The objective of the foregoing is in effect to make sure that a manifesto becomes a document with a clearly stated approach or methodology about the plans, such that it commits any leader to good governance. By the way, the system being proposed is workable whether the electoral system is weak or not, in as much as it seeks to preempt the electoral process as well as the style of governance. Thus, it is a win –win system or one- size-fits- all or an all- season system against ineptitude or incompetence in office. But for such a system to work ultimately it will require a vibrant civil society that is knowledgeable and informed about the institutions and processes, and crucially the tools for monitoring and evaluation such as, freedom of information and so on.
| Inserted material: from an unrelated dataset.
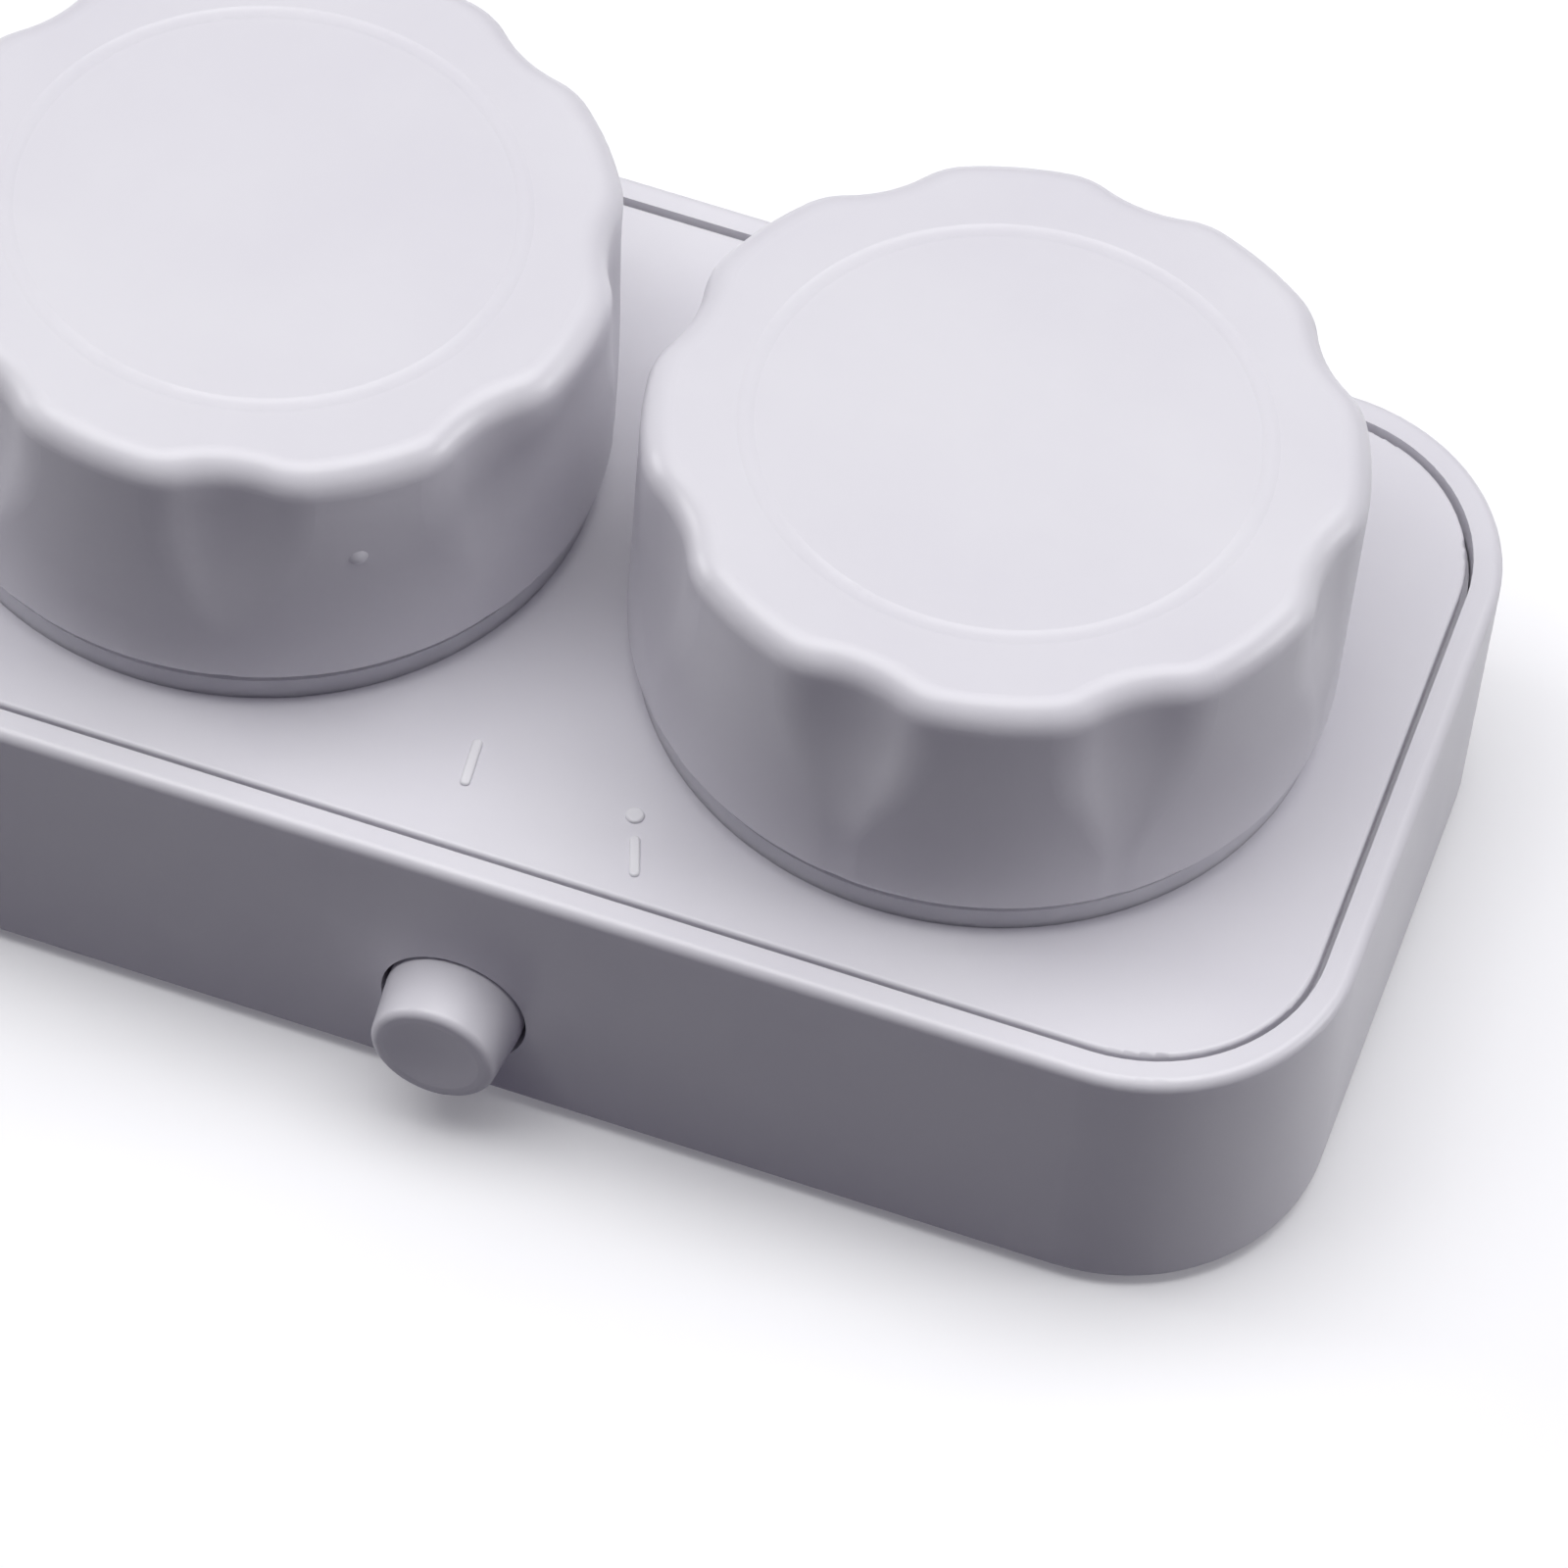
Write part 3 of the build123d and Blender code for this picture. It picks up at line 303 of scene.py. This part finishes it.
def copper_winding():
    """Enamelled copper turns, wound round and round the rotor."""
    material, tree, shader = new_material("copper_winding")
    set_inputs(shader, Metallic=1.0, Coat_Weight=0.5, Coat_Roughness=0.12)
    turns = bands(tree, 1300, "X", distortion=0.6)
    # The colour runs dark in the grooves between turns and bright on their crowns: painted shade and
    # painted highlight.
    colour = mix_colours(tree, turns, (0.30, 0.075, 0.03, 1), (0.78, 0.34, 0.16, 1))
    roughness = remap(tree, noise(tree, 900), 0.29, 0.40)
    normal = bump(tree, turns, 0.00006)
    finish_material(tree, shader, colour, roughness, normal)
    return material


def wire_insulation(name, deep, pale):
    """Soft PVC over a wire, a little uneven, with handling marks."""
    material, tree, shader = new_material(name)
    set_inputs(shader, IOR=1.53, Subsurface_Weight=0.08, Subsurface_Scale=0.0004)
    tones = remap(tree, noise(tree, 500, detail=3.0), 0, 1)
    colour = mix_colours(tree, tones, deep, pale)
    roughness = remap(tree, noise(tree, 1500), 0.3, 0.5)
    normal = bump(tree, noise(tree, 1800, detail=2.0), 0.00002)
    finish_material(tree, shader, colour, roughness, normal)
    return material


def dress_nodes():
    """Gives every node of the frame its material, and returns the materials by node."""
    white = moulded_white("moulded_white")
    milky = natural_plastic()
    black = textured_black()
    nickel = worked_metal("nickel_steel", (0.66, 0.64, 0.60, 1), (0.48, 0.46, 0.43, 1), 0.29, "X", 1800)
    zinc = worked_metal("zinc_screw", (0.60, 0.62, 0.66, 1), (0.42, 0.42, 0.42, 1), 0.32, "Z", 2200)
    ferrite = worked_metal("ferrite", (0.075, 0.072, 0.070, 1), (0.035, 0.034, 0.034, 1), 0.55, "X", 900)
    brass = worked_metal("brass_tab", (0.80, 0.58, 0.26, 1), (0.55, 0.38, 0.17, 1), 0.3, "X", 2500)
    weight = worked_metal("weight_brass", (0.72, 0.56, 0.30, 1), (0.50, 0.37, 0.20, 1), 0.36, "X", 2500)
    red = wire_insulation("red_insulation", (0.42, 0.015, 0.012, 1), (0.60, 0.035, 0.025, 1))
    blue = wire_insulation("blue_insulation", (0.012, 0.05, 0.36, 1), (0.03, 0.09, 0.50, 1))
    grey = wire_insulation("black_insulation", (0.010, 0.010, 0.011, 1), (0.030, 0.030, 0.032, 1))
    seal = soft_silicone("seal_silicone", (0.74, 0.74, 0.76, 1), (0.62, 0.62, 0.65, 1), 0.5)
    foot = soft_silicone("foot_rubber", (0.40, 0.40, 0.42, 1), (0.30, 0.30, 0.32, 1), 0.62)
    sleeve = soft_silicone("sleeve_rubber", (0.040, 0.040, 0.042, 1), (0.018, 0.018, 0.019, 1), 0.6)
    materials = {
        "body_shell": white,
        "deck_plate": moulded_white("deck_white", marks_z=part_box("body_shell")[1].z),
        "cap_left": white,
        "cap_right": white,
        "power_button": white,
        "battery_cover": white,
        "lens_cup_left": milky,
        "lens_cup_right": milky,
        "cap_liner_left": seal,
        "cap_liner_right": seal,
        "rubber_feet": foot,
        "switch_plunger": black,
        "switch_housing": black,
        "motor_end_cap": black,
        "switch_spring": nickel,
        "switch_pins": nickel,
        "cell_can": nickel,
        "contact_positive": nickel,
        "contact_negative": nickel,
        "motor_can": nickel,
        "motor_shaft": nickel,
        "case_screws": zinc,
        "cell_jacket": cell_film(),
        "motor_magnet": ferrite,
        "motor_rotor": copper_winding(),
        "motor_tabs": brass,
        "eccentric_weight": weight,
        "motor_sleeve": sleeve,
        "wire_positive": red,
        "wire_switched": blue,
        "wire_negative": grey,
    }
    for name, node in nodes.items():
        node.data.materials.clear()
        node.data.materials.append(materials[name])
    return materials


# Added fittings

def make_piece(name, points, faces, material):
    """A new mesh piece, smooth except on faces of more than four corners."""
    mesh = bpy.data.meshes.new(name)
    mesh.from_pydata(points, [], faces)
    mesh.polygons.foreach_set("use_smooth", [len(face) <= 4 for face in faces])
    mesh.materials.append(material)
    piece = bpy.data.objects.new(name, mesh)
    bpy.context.scene.collection.objects.link(piece)
    return piece


def lathe(name, profile, centre, axis, material):
    """A closed turned piece. The profile is (distance along the axis, radius) pairs."""
    side = axis.orthogonal().normalized()
    over = axis.cross(side)
    points = [centre + axis * profile[0][0]]
    for along, radius in profile[1:-1]:
        for step in range(LATHE_STEPS):
            turn = 2 * pi * step / LATHE_STEPS
            points.append(centre + axis * along + (side * cos(turn) + over * sin(turn)) * radius)
    points.append(centre + axis * profile[-1][0])
    rings = len(profile) - 2
    faces = []
    for step in range(LATHE_STEPS):
        after = (step + 1) % LATHE_STEPS
        faces.append((0, 1 + after, 1 + step))
        last = 1 + (rings - 1) * LATHE_STEPS
        faces.append((len(points) - 1, last + step, last + after))
        for ring in range(rings - 1):
            low = 1 + ring * LATHE_STEPS
            high = low + LATHE_STEPS
            faces.append((low + step, low + after, high + after, high + step))
    return make_piece(name, points, faces, material)


def make_solder(name, centre, axis, material):
    """A solder joint: a full bead that thins towards the wire on one side and the tab on the other."""
    profile = []
    for step in range(SOLDER_STEPS + 1):
        part_way = step / SOLDER_STEPS
        swell = sin(pi * part_way) ** SOLDER_SWELL
        lean = 1 + SOLDER_LEAN * cos(pi * part_way)
        profile.append(((part_way - 0.5) * SOLDER_L, SOLDER_R * swell * lean))
    piece = lathe(name, profile, Vector(centre), Vector(axis), material)
    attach(piece, "case")


def make_solder_joints():
    """One joint at each end of each wire."""
    solder = worked_metal("solder", (0.72, 0.72, 0.74, 1), (0.50, 0.50, 0.53, 1), 0.3, "Z", 700)
    contacts = {"positive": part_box("contact_positive"), "negative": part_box("contact_negative")}
    red_low, red_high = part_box("wire_positive")
    tab_z = red_high.z - WIRE_R
    plate_t = contacts["positive"][1].x - contacts["positive"][0].x
    plate_x = {
        "positive": contacts["positive"][0].x + plate_t / 2,
        "negative": contacts["negative"][0].x + plate_t / 2,
    }
    for end, (low, high) in contacts.items():
        make_solder("solder_contact_" + end, (plate_x[end], low.y, tab_z), (0, 1, 0), solder)
    pins_low, pins_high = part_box("switch_pins")
    pin_z = (pins_low.z + pins_high.z) / 2
    for side, x in (("left", pins_low.x), ("right", pins_high.x)):
        make_solder("solder_pin_" + side, (x, red_low.y + WIRE_R, pin_z), (1, 0, 0), solder)
    tabs_low, tabs_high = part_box("motor_tabs")
    tabs_z = (tabs_low.z + tabs_high.z) / 2
    for side, y in (("front", tabs_low.y + MOTOR_TAB_W / 2), ("rear", tabs_high.y - MOTOR_TAB_W / 2)):
        make_solder("solder_motor_" + side, (tabs_low.x, y, tabs_z), (1, 0, 0), solder)


def make_cover_ribs(material):
    """Low grip ribs across the battery cover, beside its finger scoop."""
    low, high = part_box("battery_cover")
    middle_y = (low.y + high.y) / 2
    half = COVER_RIB_L / 2
    for count in range(COVER_RIBS):
        profile = [(-half, 0)]
        for step in range(1, COVER_RIB_STEPS):
            along = -cos(pi * step / COVER_RIB_STEPS)
            round_end = min(1, (1 - abs(along)) * COVER_RIB_L / (2 * COVER_RIB_R))
            profile.append((along * half, COVER_RIB_R * (1 - (1 - round_end) ** 2) ** 0.5))
        profile.append((half, 0))
        x = high.x - COVER_RIB_START - count * COVER_RIB_PITCH
        centre = Vector((x, middle_y, low.z + COVER_RIB_R - COVER_RIB_PROUD))
        name = "cover_rib_" + str(count + 1)
        rib = lathe(name, profile, centre, Vector((0, 1, 0)), material)
        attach(rib, "battery_cover")


def wound_wire(start, length):
    """The points and faces of a round wire wound about the Y axis, from start towards -Y."""
    points = []
    steps = SPRING_TURNS * SPRING_STEPS
    for step in range(steps + 1):
        turn = 2 * pi * step / SPRING_STEPS
        outward = Vector((cos(turn), 0, sin(turn)))
        middle = start - Vector((0, length * step / steps, 0)) + outward * SPRING_COIL_R
        for corner in range(SPRING_WIRE_STEPS):
            angle = 2 * pi * corner / SPRING_WIRE_STEPS
            points.append(middle + SPRING_WIRE_R * (outward * cos(angle) + Vector((0, sin(angle), 0))))
    faces = [tuple(range(SPRING_WIRE_STEPS))]
    for step in range(steps):
        low = step * SPRING_WIRE_STEPS
        high = low + SPRING_WIRE_STEPS
        for corner in range(SPRING_WIRE_STEPS):
            after = (corner + 1) % SPRING_WIRE_STEPS
            faces.append((low + after, low + corner, high + corner, high + after))
    last = steps * SPRING_WIRE_STEPS
    faces.append(tuple(last + corner for corner in reversed(range(SPRING_WIRE_STEPS))))
    return points, faces


def make_return_spring(material):
    """The switch's coil spring, built at rest in place of the switch_spring node and fixed to the case.
    """
    low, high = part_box("switch_spring")
    middle_z = (low.z + high.z) / 2
    start = Vector((0, high.y - SPRING_WIRE_R, middle_z))
    points, faces = wound_wire(start, high.y - low.y - 2 * SPRING_WIRE_R)
    spring = make_piece("return_spring", points, faces, material)
    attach(spring, "case")
    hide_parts("switch_spring")
    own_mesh(spring)


# Camera and studio

def make_camera():
    """The camera, tilted by its roll about its own line of sight."""
    azimuth = radians(CAMERA_AZIMUTH)
    elevation = radians(CAMERA_ELEVATION)
    back = Vector((sin(azimuth) * cos(elevation), -cos(azimuth) * cos(elevation), sin(elevation)))
    right = Vector((0, 0, 1)).cross(back).normalized()
    up = back.cross(right)
    roll = Matrix.Rotation(radians(CAMERA_ROLL), 3, back)
    axes = Matrix((roll @ right, roll @ up, back)).transposed()
    data = bpy.data.cameras.new("camera")
    data.lens = CAMERA_LENS
    data.sensor_width = CAMERA_SENSOR
    data.clip_start = CAMERA_NEAR
    camera = bpy.data.objects.new("camera", data)
    place = Vector(CAMERA_TARGET) + back * CAMERA_DISTANCE
    camera.matrix_world = Matrix.Translation(place) @ axes.to_4x4()
    bpy.context.scene.collection.objects.link(camera)
    bpy.context.scene.camera = camera


def make_light(name, place, size, power):
    """A rectangular soft light that faces the case."""
    data = bpy.data.lights.new(name, "AREA")
    data.shape = "RECTANGLE"
    data.size, data.size_y = size
    data.energy = power
    light = bpy.data.objects.new(name, data)
    light.location = place
    facing = Vector(LIGHT_TARGET) - Vector(place)
    light.rotation_euler = facing.to_track_quat("-Z", "Y").to_euler()
    bpy.context.scene.collection.objects.link(light)


def make_floor():
    """A white floor that takes the shadow and doesn't light the walls from below."""
    bpy.ops.mesh.primitive_plane_add(size=FLOOR_SIZE)
    floor = bpy.context.object
    floor.name = "floor"
    floor.visible_diffuse = False
    material, tree, shader = new_material("floor")
    set_inputs(shader, Base_Color=FLOOR_COLOUR, Roughness=FLOOR_ROUGHNESS, Specular_IOR_Level=0.0)
    set_inputs(shader, Emission_Color=FLOOR_COLOUR, Emission_Strength=FLOOR_GLOW)
    floor.data.materials.append(material)


def make_sky():
    """A dim lilac surround that fills the shadows."""
    world = bpy.data.worlds.new("studio")
    world.use_nodes = True
    set_inputs(world.node_tree.nodes["Background"], Color=SKY_COLOUR, Strength=SKY_STRENGTH)
    bpy.context.scene.world = world
    bpy.context.scene.view_settings.view_transform = "Standard"


make_camera()
make_floor()
make_sky()
make_light("panel", PANEL_PLACE, PANEL_SIZE, PANEL_POWER)
make_light("right_side", RIGHT_PLACE, RIGHT_SIZE, RIGHT_POWER)
make_light("left_side", LEFT_PLACE, LEFT_SIZE, LEFT_POWER)
node_materials = dress_nodes()
make_cover_ribs(node_materials["battery_cover"])
make_return_spring(node_materials["switch_spring"])
make_solder_joints()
Therefore, until all the reforms necessary for fair and credible elections as well as for good governance are in place there should be no elections in this country, no matter how long this takes. Otherwise, we shall continue to go round in circles. After all didn’t the government admit that the electoral system was faulty! Hence the Uwais electoral reform panel. But it’s outcome so far (?) And what wisdom is in doing another election without instituting the necessary changes. So, the system will naturally continue to produce charlatans or clowns who will misgovern, as it has mostly been doing. Just consider the National assembly; the generality of Nigerians have lost faith in them as they are now seen as the real Frankenstein’s, who are not willing to listen to the voice of their masters –the electorate- so long as it affects their interests.
My fellows, we can’t afford to be these abysmal circumstances of development in the 21st century, being hamstrung by our leaders, when other smaller countries less endowed are now streets ahead of us.